About a dozen graduate students rallied outside the Ministry of Labor in Taipei yesterday, calling on the ministry to protect the labor rights of part-time research assistants.
Led by the Taiwan Higher Education Union, the protesters accused the Hsinchu City Department of Labor Affairs of neglecting reports filed by two National Chiao Tung University students in February.
The pair said the university regularly paid them late — sometimes by up to three months — and did not pay their labor insurance and pension premiums.
Photo: Wang Yi-sung, Taipei Times
Instead of investigating the case, Hsinchu’s labor department just conducted a “spot check” on the university’s working conditions for part-time assistants, which presented no results, union executive secretary Hu Ching-ya (胡清雅) said.
“Given the careless conduct of local governments in attempting to conceal such cases, the central [government] authorities should immediately intervene and perform a labor inspection at Chiao Tung University,” she said.
Chanting slogans, union members demanded that the ministry clamp down on similar alleged breaches of the Labor Standards Act (勞動基準法), saying that such violations were common in universities and colleges nationwide.
The protest was part of a campaign in which the union has filed reports charging academic institutions with violations of labor regulations every two months, starting in December last year.

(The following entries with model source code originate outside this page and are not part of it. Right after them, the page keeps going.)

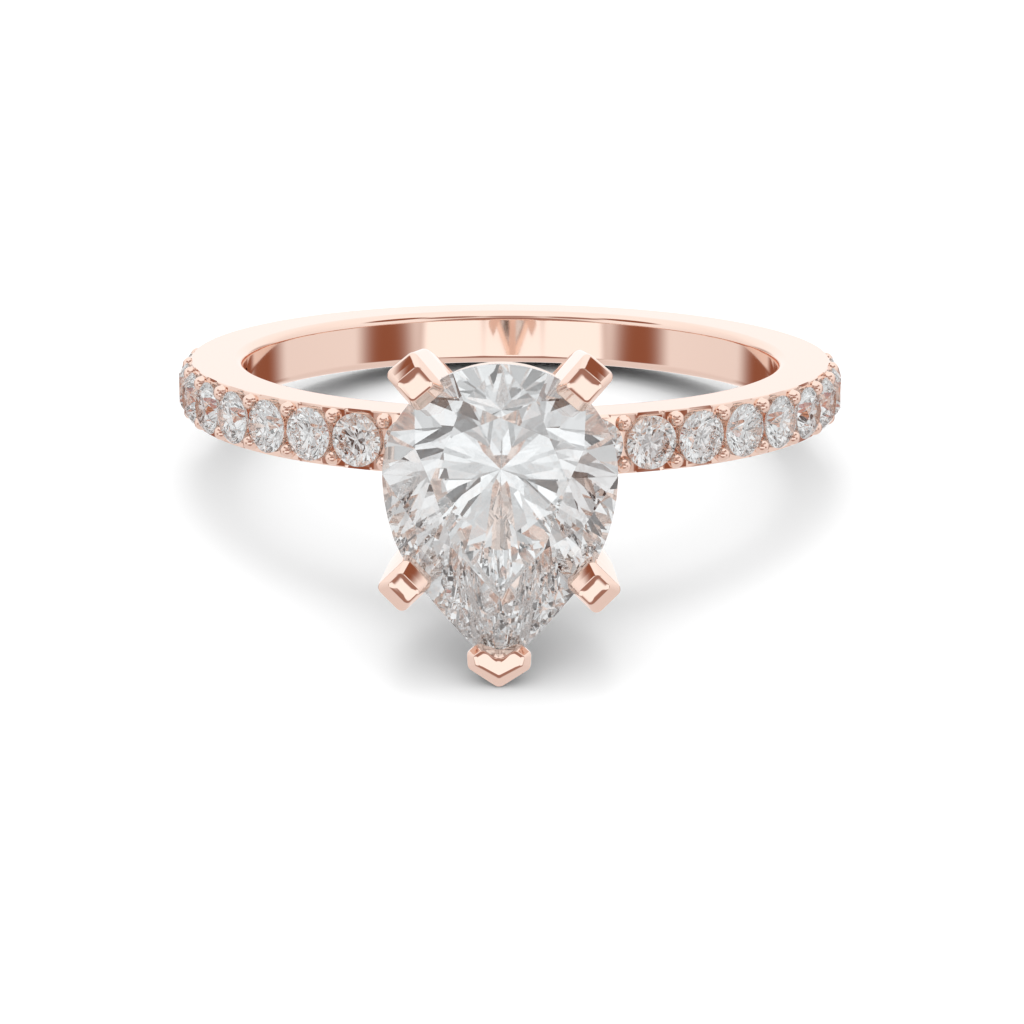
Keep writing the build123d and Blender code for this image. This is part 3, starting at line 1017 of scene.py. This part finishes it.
def light_studio():
    """Plain white for the floor, warm cards for the gold, grey and white panels for the stones."""
    world = bpy.data.worlds.new("studio")
    bpy.context.scene.world = world
    world.use_nodes = True
    nodes, links = world.node_tree.nodes, world.node_tree.links
    seen = nodes.new("ShaderNodeTexCoord")
    around = seen.outputs["Generated"]
    split = nodes.new("ShaderNodeSeparateXYZ")
    links.new(around, split.inputs["Vector"])
    rising = nodes.new("ShaderNodeMapRange")
    rising.inputs["From Min"].default_value = -0.6
    rising.inputs["From Max"].default_value = 0.9
    rising.inputs["To Min"].default_value = 0.62
    rising.inputs["To Max"].default_value = 0.95
    links.new(split.outputs["Z"], rising.inputs["Value"])
    shade = rising.outputs["Result"]
    for card in studio_cards:
        shade = studio_patch(nodes, links, around, shade, *card)
    warmth = nodes.new("ShaderNodeMix")
    warmth.data_type = "RGBA"
    warmth.inputs[6].default_value = warm_shadow
    warmth.inputs[7].default_value = (1, 1, 1, 1)
    links.new(shade, warmth.inputs[0])
    gold_light = nodes["Background"]
    gold_light.inputs["Strength"].default_value = gold_light_strength
    links.new(warmth.outputs[2], gold_light.inputs["Color"])

    panels = nodes.new("ShaderNodeTexVoronoi")
    panels.inputs["Scale"].default_value = panel_scale
    links.new(around, panels.inputs["Vector"])
    levels = nodes.new("ShaderNodeValToRGB")
    stops = levels.color_ramp.elements
    for position, _ in panel_levels[1:-1]:
        stops.new(position)
    for stop, (_, level) in zip(stops, panel_levels):
        stop.color = [level * part for part in panel_tone] + [1]
    links.new(panels.outputs["Color"], levels.inputs["Fac"])
    stone_light = nodes.new("ShaderNodeBackground")
    links.new(levels.outputs["Color"], stone_light.inputs["Color"])

    plain = nodes.new("ShaderNodeBackground")
    plain.inputs["Color"].default_value = (1, 1, 1, 1)
    plain.inputs["Strength"].default_value = plain_strength
    path = nodes.new("ShaderNodeLightPath")
    either = nodes.new("ShaderNodeMath")
    either.operation = "MAXIMUM"
    links.new(path.outputs["Is Camera Ray"], either.inputs[0])
    links.new(path.outputs["Is Diffuse Ray"], either.inputs[1])
    polished = nodes.new("ShaderNodeMixShader")
    through_stone = nodes.new("ShaderNodeMath")
    through_stone.operation = "MINIMUM"
    through_stone.inputs[1].default_value = 1
    links.new(path.outputs["Transmission Depth"], through_stone.inputs[0])
    links.new(through_stone.outputs["Value"], polished.inputs["Fac"])
    links.new(gold_light.outputs["Background"], polished.inputs[1])
    links.new(stone_light.outputs["Background"], polished.inputs[2])
    chosen = nodes.new("ShaderNodeMixShader")
    links.new(either.outputs["Value"], chosen.inputs["Fac"])
    links.new(polished.outputs["Shader"], chosen.inputs[1])
    links.new(plain.outputs["Background"], chosen.inputs[2])
    links.new(chosen.outputs["Shader"], nodes["World Output"].inputs["Surface"])


key_strength = 0.42
key_size = 26
key_elevation = 74
key_azimuth = 10


def key_light():
    """Soft light from behind and above, which lays the ring's shadows on the floor."""
    data = bpy.data.lights.new("key", "SUN")
    data.energy = key_strength
    data.angle = radians(key_size)
    light = bpy.data.objects.new("key", data)
    light.rotation_euler = (radians(-(90 - key_elevation)), 0, radians(key_azimuth))
    light.visible_glossy = False
    light.visible_transmission = False
    bpy.context.scene.collection.objects.link(light)


key_light()
light_studio()

camera_place = Vector((2.196, -111.349, 20.818))
camera_aim = Vector((0.338, -14.0, -1.076))
camera_data = bpy.data.cameras.new("camera")
camera_data.sensor_width = 36
camera_data.lens = 124.45
camera_data.clip_start = 0.005
camera = bpy.data.objects.new("camera", camera_data)
camera.location = to_table @ camera_place
aim = to_table @ camera_aim
camera.rotation_euler = (aim - camera.location).to_track_quat("-Z", "Y").to_euler()
bpy.context.scene.collection.objects.link(camera)
bpy.context.scene.camera = camera

scene = bpy.context.scene
scene.view_settings.view_transform = "Standard"
scene.cycles.max_bounces = 48
scene.cycles.transmission_bounces = 48
scene.cycles.glossy_bounces = 24
scene.cycles.use_denoising = True
scene.cycles.caustics_reflective = False
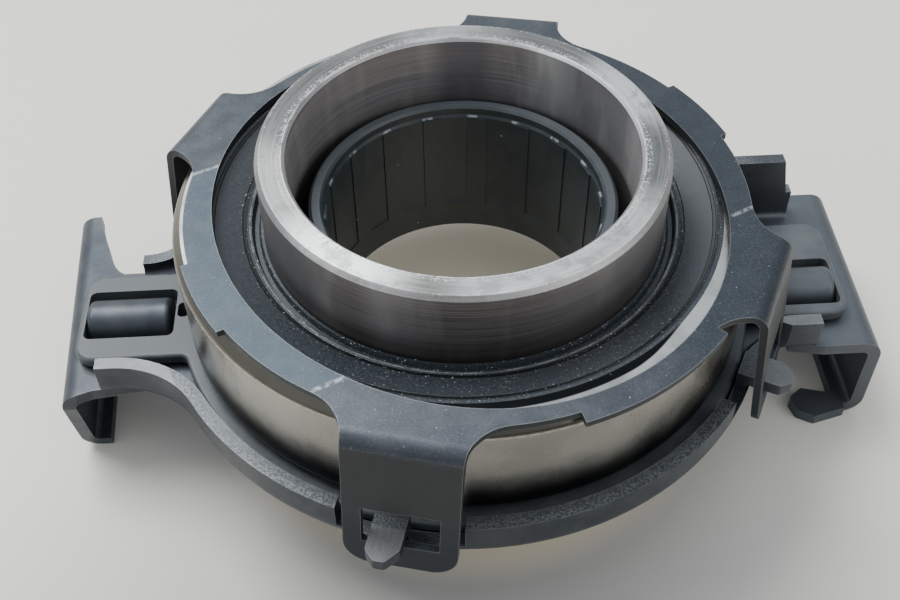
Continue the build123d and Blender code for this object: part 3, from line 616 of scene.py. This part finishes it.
def seal_material():
    g = Graph("seal_rubber_look")
    grain = g.noise(g.point, scale=3.0, detail=4.0, rough=0.6)
    smear = g.noise(g.point, scale=0.9, detail=4.0, rough=0.65)
    spark = g.noise(g.point, scale=4.5, detail=2.0, rough=0.7)
    specks = g.noise(g.moved(2.0, 9.0, 5.0), scale=3.4, detail=2.0, rough=0.6)
    grease = g.step(smear, (0.62, 0.70))
    bead = g.step(g.r, SEAL_BEAD_R)
    lip = g.band(g.r, *SEAL_LIP)
    inner_groove, outer_groove = (g.band(g.r, *groove) for groove in SEAL_GROOVES)
    grooves = g.plus(inner_groove, outer_groove, clamp=True)
    front = g.around(*SEAL_FRONT_ARC)

    color = g.grade(grain, TONES, SEAL)
    # Painted sheen at the front
    color = g.tint(color, g.around(*SEAL_SHEEN_ARC), SEAL_SHEEN, amount=0.2)
    color = g.tint(color, grease, SEAL_GREASE, amount=0.25)
    shine = g.times(lip, g.blend(0.30, g.step(g.spun(circle=14.0, along=g.r), (0.40, 0.58)), 1.0))
    color = g.tint(color, shine, SEAL_LIP_SHINE, amount=0.6)
    # Painted shade in the two grooves
    color = g.tint(color, grooves, SEAL_GROOVE_SHADE)
    # Painted glints on the bead
    bead_glints = g.times(bead, g.times(g.step(spark, (0.68, 0.74)), 0.9))
    color = g.tint(color, bead_glints, SEAL_BEAD_GLINT)
    greasy = g.plus(g.step(g.r, SEAL_GREASY_R), g.times(front, 0.4), clamp=True)
    color = g.tint(color, g.times(g.step(specks, (0.66, 0.71)), greasy), SEAL_SPECK, amount=0.8)

    rough = g.blend(grease, g.step(grain, LINE_TONES, 0.38, 0.50), GREASE_ROUGHNESS)
    rough = g.blend(g.times(front, 0.8), rough, SEAL_FRONT_ROUGHNESS)
    rough = g.blend(bead, rough, SEAL_BEAD_ROUGHNESS)
    rough = g.blend(lip, rough, SEAL_LIP_ROUGHNESS)
    form = g.bump(g.minus(g.times(lip, 0.5), grooves), depth=0.25, strength=0.6)
    return g.finish(color, rough, 0.0, g.bump(grain, depth=0.03, strength=0.4, under=form))


# Hidden pieces: plain turned steel for insert, shield and balls, tan plastic for the cage
INSERT_STEEL = (0.45, 0.45, 0.44)
BALL_STEEL = (0.78, 0.78, 0.78)
LINE_SHADE = 0.85
CAGE = ((0.33, 0.24, 0.13), (0.42, 0.32, 0.18))


def plain_steel(name, color):
    g = Graph(name)
    lines = g.noise(g.join(g.times(g.r, 5.0), g.z, 0.0), scale=1.0, detail=3.0, rough=0.6)
    shades = g.grade(lines, LINE_TONES, (tuple(LINE_SHADE * c for c in color), color))
    rough = g.step(lines, LINE_TONES, 0.22, 0.34)
    return g.finish(shades, rough, 1.0, g.bump(lines, depth=0.01, strength=0.3))


def cage_material():
    g = Graph("cage_plastic_look")
    grain = g.noise(g.point, scale=2.0, detail=3.0, rough=0.6)
    rough = g.step(grain, LINE_TONES, 0.4, 0.5)
    relief = g.bump(grain, depth=0.02, strength=0.3)
    return g.finish(g.grade(grain, TONES, CAGE), rough, 0.0, relief)


balls = [name for name in NODES if name.startswith("ball_") and name != "ball_cage"]
paint(nose_material(), "inner_ring")
paint(ring_material(), "outer_ring")
paint(cover_material(), "retaining_cover")
paint(carrier_material(), "carrier_plate")
paint(sleeve_material(), "guide_sleeve")
paint(seal_material(), "front_seal")
paint(plain_steel("insert_steel_look", INSERT_STEEL), "seal_insert", "rear_shield")
paint(plain_steel("ball_steel_look", BALL_STEEL), *balls)
paint(cage_material(), "ball_cage")


# Pale floor at the object's lowest point. It carries a painted shadow in front of the object, by
# the distance from SHADOW_AT, and a painted warm reflection below the bore.
FLOOR_REACH = 3.0
SHADOW_AT = (-8.0, -72.0, 0.0)
SHADOW_STRETCH = (0.8, 1.0, 0.0)
SHADOW_R = (84.0, 22.0)
WARM_REFLECTION_R = (37.0, 30.0)
FLOOR = ((0.74, 0.69, 0.61), (0.80, 0.75, 0.665))
FLOOR_SHADOW = (0.33, 0.32, 0.295)
FLOOR_WARM_REFLECTION = (0.98, 0.84, 0.62)
FLOOR_ROUGHNESS = 0.45


def floor_material():
    g = Graph("floor_look")
    color = g.mix(g.noise(g.point, scale=0.01, detail=3.0, rough=0.5), *FLOOR)
    away = g.vector("MULTIPLY", g.vector("SUBTRACT", g.point, SHADOW_AT), SHADOW_STRETCH)
    # Painted shadow in front of the object
    color = g.tint(color, g.step(g.vector("LENGTH", away), SHADOW_R, 0.0, 0.9), FLOOR_SHADOW)
    # Painted warm reflection below the bore
    color = g.tint(color, g.step(g.r, WARM_REFLECTION_R), FLOOR_WARM_REFLECTION)
    return g.finish(color, FLOOR_ROUGHNESS, 0.0)


corners = ((-1, -1), (1, -1), (1, 1), (-1, 1))
floor_mesh = bpy.data.meshes.new("floor")
floor_mesh.from_pydata(
    [(x * FLOOR_REACH, y * FLOOR_REACH, cad_low.z) for x, y in corners], [], [(0, 1, 2, 3)]
)
floor_mesh.materials.append(floor_material())
floor = bpy.data.objects.new("floor", floor_mesh)
add_to_scene(floor)


def area_light(name, place, size, power, color):
    """A rectangular light that faces the object's middle."""
    data = bpy.data.lights.new(name, "AREA")
    data.shape = "RECTANGLE"
    data.size, data.size_y = size
    data.energy = power
    data.color = color
    light = bpy.data.objects.new(name, data)
    add_to_scene(light)
    light.rotation_mode = "QUATERNION"
    light.rotation_quaternion = Vector(place).to_track_quat("Z", "Y")
    light.location = place


WINDOW_COLOR = (0.95, 0.98, 1.0)
FILL_COLOR = (0.96, 0.98, 1.0)
area_light("window", place=(-0.42, 0.36, 0.88), size=(0.7, 0.5), power=14.0, color=WINDOW_COLOR)
area_light("fill", place=(0.7, -0.4, 0.6), size=(0.8, 0.8), power=3.0, color=FILL_COLOR)

# Room light: brightest overhead towards the window, dim low down on the viewer's side
ROOM_COLOR = (0.78, 0.85, 0.93, 1.0)
ROOM_TOWARDS = (-0.36, 0.40, 0.84)
ROOM_SPAN = (-0.35, 0.95)
ROOM_STRENGTH = (0.32, 1.25)

world = bpy.data.worlds.new("world")
bpy.context.scene.world = world
world.use_nodes = True
tree = world.node_tree
background = tree.nodes["Background"]
background.inputs["Color"].default_value = ROOM_COLOR
towards = tree.nodes.new("ShaderNodeVectorMath")
towards.operation = "DOT_PRODUCT"
towards.inputs[1].default_value = ROOM_TOWARDS
sky = tree.nodes.new("ShaderNodeMapRange")
sky.interpolation_type = "SMOOTHSTEP"
sky.inputs["From Min"].default_value, sky.inputs["From Max"].default_value = ROOM_SPAN
sky.inputs["To Min"].default_value, sky.inputs["To Max"].default_value = ROOM_STRENGTH
direction = tree.nodes.new("ShaderNodeTexCoord").outputs["Generated"]
tree.links.new(direction, towards.inputs[0])
tree.links.new(towards.outputs["Value"], sky.inputs["Value"])
tree.links.new(sky.outputs["Result"], background.inputs["Strength"])
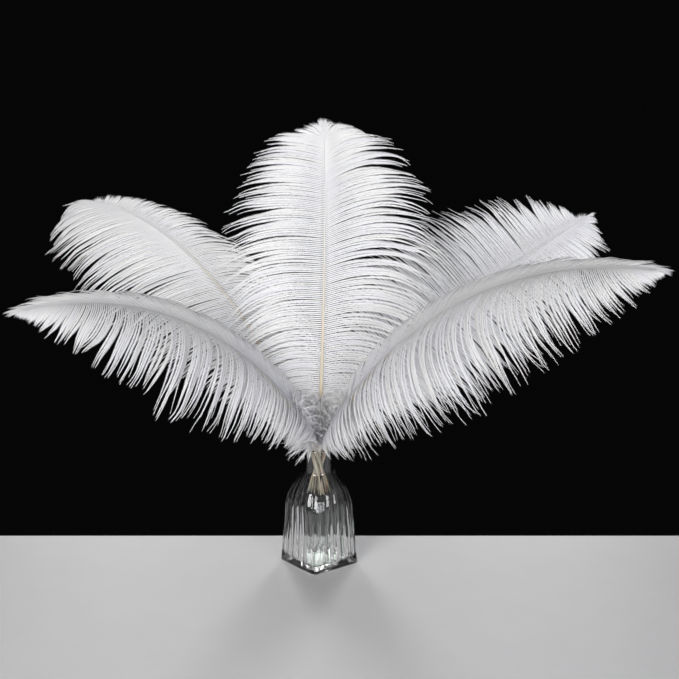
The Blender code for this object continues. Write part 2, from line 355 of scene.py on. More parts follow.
@dataclass
class Plume:
    name: str
    heading: tuple  # degrees around the axis at the root and at the tip, 0 is +X
    lean: tuple  # degrees from upright at the root, the middle and the tip
    vane_length: float  # mm along the shaft
    facing: tuple  # the side that the face of the plume looks to
    left: Vane
    right: Vane
    painted_shade: float = 0.0  # how far up the plume, from its root, its barbs get painted lilac-grey shade
    painted_shade_everywhere: float = 0.0  # how much painted lilac-grey shade lies on all of its barbs
    loose: float = 1.0  # how far its barbs stray from their order
    barbs_from: float = 0.0  # where on the shaft the first barb stands, below 0 on the quill
    crossing_offset: float = CROSSING_OFFSET
    quill_end_lean: float = QUILL_END_LEAN


# %% The five plumes
FAR_SIDE = dict(length=(34, 50, 11), longest_at=0.5, fall=2.0, blunt=0.6, angle=(32, 48, 20),
                rise=(20, 15, 0), droop=(0.5, 1.05, 0.25))
NEAR_SIDE = dict(blunt=1.0, angle=(60, 125, 20), rise=(40, 20, 0), droop=(2.8, 7.0, 1.6), web=0.8,
                 over=True)

PLUMES = [
    Plume("centre", (68, 96), (5, 8, 8), 247, (0, -1, 0.15),
          left=Vane((30, 102, 14), 0.38, 2.6, 0.49, (78, 86, 70), (3, 2, 0), (3.4, 1.15, 0.5),
                    droop_power=1.6),
          right=Vane((30, 116, 14), 0.38, 2.6, 0.66, (78, 70, 50), (0, 1, 0), (3.0, 1.2, 1.0),
                     droop_power=1.4),
          loose=1.6, barbs_from=-0.03, crossing_offset=0, quill_end_lean=4),
    Plume("back_left", (146, 152), (30, 48, 82), 292, (0.1, -1, 0.35), loose=1.5,
          left=Vane((20, 108, 42), 0.58, 2.4, 0.5, (60, 62, 14), (0, 0, 0), (1.0, 0.9, 0.9)),
          right=Vane((8, 72, 6), 0.42, 2.0, 1.4, (80, 112, 95), (-10, -5, 0), (0.9, 1.2, 0.4))),
    Plume("back_right", (31, 23), (38, 62, 60), 307, (-0.1, -1, 0.35), painted_shade_everywhere=0.35, loose=1.8,
          left=Vane((8, 99, 4), 0.42, 2.6, 0.85, (75, 88, 85), (-10, -5, 0), (0.6, 0.7, 0.2)),
          right=Vane((20, 86, 15), 0.4, 2.4, 0.6, (70, 80, 57), (0, 0, 0), (0.5, 0.3, 0.5))),
    Plume("front_left", (215, 210), (31, 60, 98), 296, (0.3, -0.35, 1), painted_shade=0.5, loose=1.7,
          barbs_from=-0.06,
          left=Vane((32, 98, 5), longest_at=0.6, fall=1.1, sweep=(3.4, 5.0, 2.4), sweep_power=1.5,
                    **NEAR_SIDE),
          right=Vane(**FAR_SIDE)),
    Plume("front_right", (-30, -31), (28, 59, 92), 338, (-0.3, -0.35, 1), painted_shade=0.5, loose=1.9,
          barbs_from=-0.055,
          left=Vane(**FAR_SIDE),
          right=Vane((46, 116, 5), longest_at=0.58, fall=1.35, sweep=(2.6, 6.2, 3.0), sweep_power=2.0,
                     **NEAR_SIDE)),
]
print("plumes:", [plume.name for plume in PLUMES])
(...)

Tzeng Fu-chuan (曾福全), a graduate student at Shih Hsin University in Taipei who earns about NT$5,000 a month as a teaching assistant, said he has filed reports against his school three times since December last year.
Shih Hsin and National Taiwan Normal University were recently fined by the Taipei City Department of Labor for late wages and failure to provide labor insurance for research and project assistants.
Controversy over the labor rights of part-time research assistants came to light during a high-profile legal battle between graduate students and National Taiwan University in 2013.
Althoug the university said the relationship between a teacher and a student should not be seen as employment, the Taipei High Administrative Court ruled that students should be considered school employees, and therefore were entitled to protection by labor regulations.
Union section leader Lin Por-yee (林柏儀) said the Hsinchu incident shows the ministry’s reluctance to pursue labor disputes when universities are involved, adding that a delay in wages at a private-sector company would have warranted swifter punishment.
Huang Chi-ya (黃琦雅), a senior speciality in the ministry’s Department of Employment Relations, said that the ministry would demand local labor authorities to conduct another inspection in relation to the alleged violations, and that the ministry would provide “administrative guidance” to local labor departments within a month.